------ Input records ------

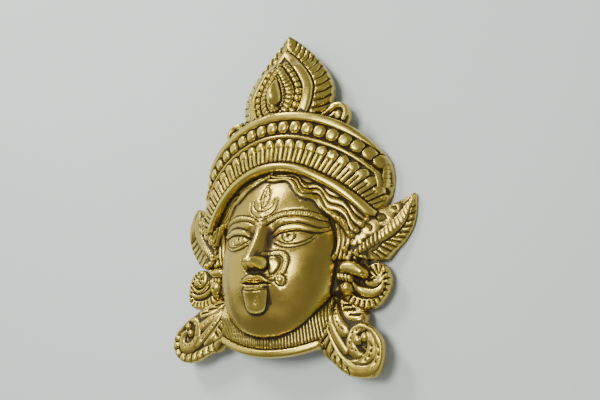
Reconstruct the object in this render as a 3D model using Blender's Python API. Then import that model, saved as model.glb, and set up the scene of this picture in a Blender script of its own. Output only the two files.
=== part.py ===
"""Kali mask: one hollow brass casting that lies on its back, face up, with the crown towards +Y.

The front is a height over a flat drawing. The drawing is 250 units tall, x to the right,
y to the crown and z out of the face, and a unit is a 250th of the mask's height.
"""
import math

import bmesh
import bpy
import numpy as np

HEIGHT = 0.250              # from the lower scrolls to the tip of the finial, metres
WALL = 0.004                # thickness of the cast metal, metres
DRAWN_HEIGHT = 250.0        # height of the drawing, units
CELL = 1.25                 # spacing of the modelling grid, units
FAR = 50.0                  # distance given to points that are nowhere near the outline, units
TRIANGLES = 9600            # facets of the finished solid
UNIT = HEIGHT / DRAWN_HEIGHT

# Face, units of the drawing like all sizes below
FACE_HALF_WIDTH = 50.0
FACE_HALF_HEIGHT = 56.0
FACE_MIDDLE = 77.0          # height of the face's widest line
FACE_TOP = 34.5             # how far the cheeks' middle stands out
FACE_SIDE = 5.0             # how far the face's sides stand out
FACE_ROUND = 2.2            # power of the oval
NOSE_TIP = 70.0
NOSE_BRIDGE = 98.0
NOSE_RISE = 12.0
EYE_X, EYE_Y = 24.0, 85.6
EYE_HALF_LENGTH, EYE_HALF_WIDTH = 12.6, 5.0
MOUTH_Y = 55.5
TONGUE_TIP = 36.1
TONGUE_HALF_WIDTH = 9.1     # at the lips
TONGUE_NARROWING = 3.2      # how much less it is at the tip
TONGUE_RISE = 5.2

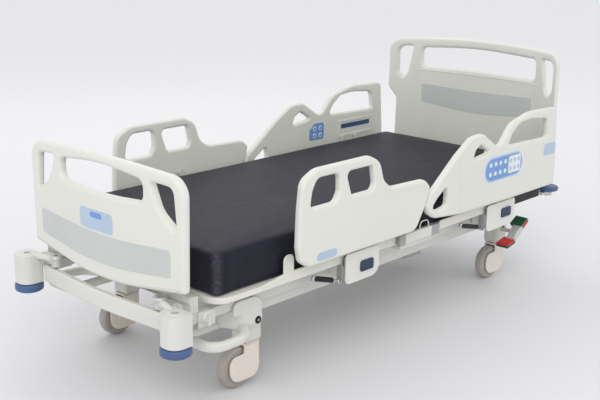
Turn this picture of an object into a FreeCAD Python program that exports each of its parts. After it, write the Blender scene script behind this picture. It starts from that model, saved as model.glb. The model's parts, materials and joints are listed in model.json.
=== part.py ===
import FreeCAD, Part

import math
import os
import re

# An adjustable hospital bed, in millimetres. The origin is on the floor under the middle of
# the mattress, +X points to the head end and +Y to the lying person's right.

os.makedirs("parts", exist_ok=True)
doc = FreeCAD.newDocument("hospital_bed")
sheet = doc.addObject("Spreadsheet::Sheet", "dims")

driving_sizes = [
    # mattress and deck
    ("mattressLong", 2000), ("mattressWide", 900), ("mattressThick", 150), ("mattressBase", 402),
    ("deckTop", 400), ("deckThick", 22), ("deckHalf", 458), ("sectionGap", 10),
    ("mattressGap", 2), ("tabSide", 452), ("tabThick", 7),
    # lines about which the deck bends
    ("backEdge", 190), ("backPivotAlong", 270), ("backPivotUp", 490),
    ("kneeLine", -30), ("calfLine", -350), ("hingeUp", 390), ("hingePinRadius", 4),
    # upper frame
    ("frameLow", 318), ("frameHigh", 352), ("frameOuter", 398), ("frameTube", 36),
    ("frameFoot", 1086), ("frameHead", 1075), ("endTubeIn", 1035), ("footTubeHalf", 398),
    ("frameStep", 770), ("headTubeTop", 374),
    ("columnAway", 600), ("columnLong", 120), ("columnWide", 100), ("columnWall", 3),
    # corner posts, bumpers and board sockets
    ("postAway", 1138), ("postSide", 414), ("postRadius", 46), ("postLow", 281), ("postTop", 388),
    ("poleRadius", 12.5), ("poleDeep", 100), ("headBumperSide", 420), ("headPostTop", 364),
    ("bumperRadius", 52), ("bumperThick", 34), ("bumperPin", 8), ("turnGap", 0.3),
    ("socketSide", 290), ("footSocketAway", 1097), ("headSocketAway", 1132), ("socketRadius", 19),
    ("socketLow", 358), ("socketTop", 398), ("boardPin", 9), ("pinTop", 410),
    # base and casters
    ("baseSide", 330), ("baseTube", 40), ("baseLow", 257), ("baseHigh", 307),
    ("footSwivel", -754), ("headSwivel", 842), ("swivelSide", 335), ("castingRadius", 38),
    ("castingLow", 161), ("castingTop", 308), ("stemRadius", 10), ("stemTop", 214),
    ("trail", 56), ("wheelRadius", 75), ("wheelHalf", 20), ("hubRadius", 60), ("axleRadius", 6),
    ("cheekIn", 23), ("cheekThick", 7), ("cheekRadius", 49), ("crownLow", 152), ("crownTop", 160),
    # brake
    ("brakeAlong", 832), ("brakeUp", 229), ("brakeRadius", 9), ("brakeHole", 12),
    # boards
    ("boardThick", 35), ("insetDeep", 3), ("boardTall", 1100),
    # side rails, their arms and brackets
    ("railInner", 485), ("railThick", 30), ("armLong", 200), ("armLean", 60), ("armRise", 370),
    ("armInner", 466), ("armThick", 3.2), ("armStep", 3.8), ("armHalf", 15), ("armPin", 6),
    ("railPinDeep", 9),
    ("coverInner", 474.5), ("coverThick", 3.5), ("handleThick", 5.5),
]
for row, (alias, size) in enumerate(driving_sizes, start=1):
    sheet.set(f"A{row}", alias)
    sheet.set(f"B{row}", str(size))
    sheet.setAlias(f"B{row}", alias)
doc.recompute()

aliases = {alias for alias, size in driving_sizes}
nodes = []


def formula(text):
    """The text with each sheet alias written as the expression engine reads it."""
    return re.sub(r"[A-Za-z]+", lambda word: "dims." + word[0] if word[0] in aliases else word[0], text)


def size(alias):
    return float(sheet.get(alias))


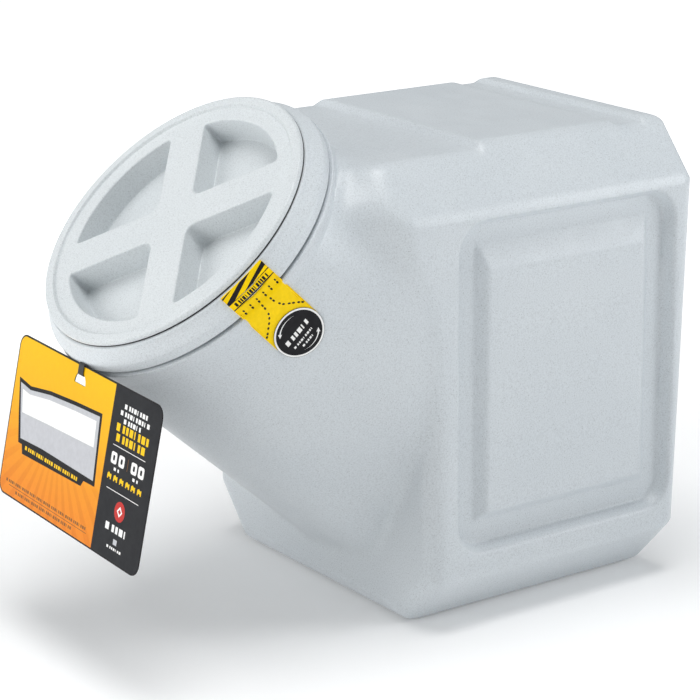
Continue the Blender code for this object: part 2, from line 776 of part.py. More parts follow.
def build_tape(mat, tree):
    depths = [RING_TOP + 0.0004, 0.0096, 0.0135, 0.0165, 0.0190, 0.0215, RING_LOW,
              FLANGE_TOP, FLANGE_LOW, 0.0480, TAPE_REST, 0.0630, 0.0680, 0.0730, TAPE_END]
    low = []
    high = []
    for depth in depths:
        low_row = []
        high_row = []
        for j in range(7):
            across = TAPE_W * (j / 6 - 0.5)
            middle = TAPE_ANGLE + TAPE_SLANT * (depth - RING_TOP)
            angle = middle + across / tape_radius(tree, middle, depth)
            r = tape_radius(tree, angle, depth)
            low_row.append(neck_point(r + TAPE_LIFT, angle, depth))
            high_row.append(neck_point(r + TAPE_LIFT + TAPE_T, angle, depth))
        low.append(low_row)
        high.append(high_row)
    obj = mesh_object("seal_tape", sheet(low, high), mat)
    smooth(obj, 40)
    return obj


def build_sticker(mat, tree):
    rings = 5
    steps = 40
    centre_r = neck_radius(tree, STICKER_ANGLE, STICKER_DEPTH)
    loops_low = []
    loops_high = []
    for k in range(rings + 1):
        rho = STICKER_R * max(k / rings, 0.02)
        low = []
        high = []
        for i in range(steps):
            a = 2 * math.pi * i / steps
            angle = STICKER_ANGLE + rho * math.cos(a) / centre_r
            depth = STICKER_DEPTH + rho * math.sin(a)
            r = neck_radius(tree, angle, depth)
            low.append(neck_point(r + STICKER_LIFT, angle, depth))
            high.append(neck_point(r + STICKER_LIFT + STICKER_T, angle, depth))
        loops_low.append(low)
        loops_high.append(high)
    obj = mesh_object("round_sticker", skin(loops_low + list(reversed(loops_high))), mat)
    smooth(obj, 40)
    return obj


def tag_frame():
    """Tag axes: right along its top edge, down its face, and out of its front."""
    right = Vector((math.cos(TAG_YAW), math.sin(TAG_YAW), 0))
    front = Vector((math.sin(TAG_YAW), -math.cos(TAG_YAW), 0))
    down = -Vector((0, 0, 1)) * math.cos(TAG_LEAN) + front * math.sin(TAG_LEAN)
    normal = down.cross(right)
    return right, down, normal.normalized()


def tag_point(u, v, w):
    right, down, normal = tag_frame()
    return TAG_TOP + right * u + down * v + normal * w


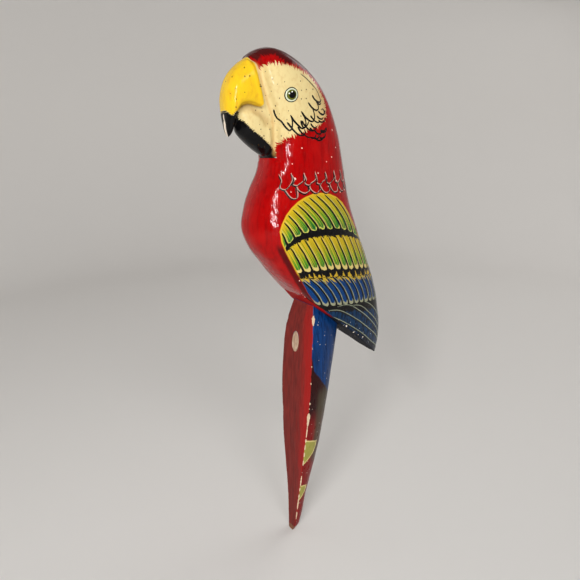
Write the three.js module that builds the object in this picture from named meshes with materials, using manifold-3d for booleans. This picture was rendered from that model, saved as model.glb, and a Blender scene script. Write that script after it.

------

→ **Written problem**: Print the listing above from its first line through the line with "UNIT = HEIGHT / DRAWN_HEIGHT", and stop there.

→ **Answer to this task**:
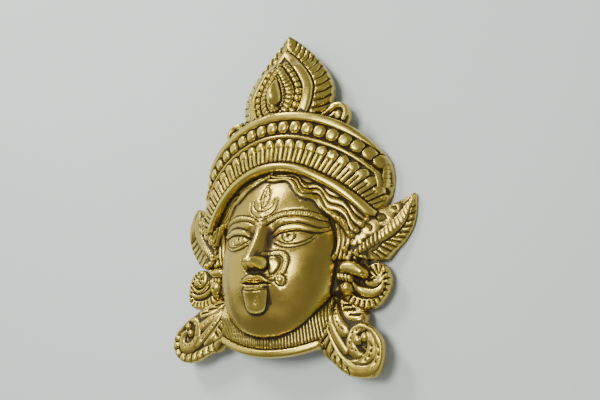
Reconstruct the object in this render as a 3D model using Blender's Python API. Then import that model, saved as model.glb, and set up the scene of this picture in a Blender script of its own. Output only the two files.
=== part.py ===
"""Kali mask: one hollow brass casting that lies on its back, face up, with the crown towards +Y.

The front is a height over a flat drawing. The drawing is 250 units tall, x to the right,
y to the crown and z out of the face, and a unit is a 250th of the mask's height.
"""
import math

import bmesh
import bpy
import numpy as np

HEIGHT = 0.250              # from the lower scrolls to the tip of the finial, metres
WALL = 0.004                # thickness of the cast metal, metres
DRAWN_HEIGHT = 250.0        # height of the drawing, units
CELL = 1.25                 # spacing of the modelling grid, units
FAR = 50.0                  # distance given to points that are nowhere near the outline, units
TRIANGLES = 9600            # facets of the finished solid
UNIT = HEIGHT / DRAWN_HEIGHT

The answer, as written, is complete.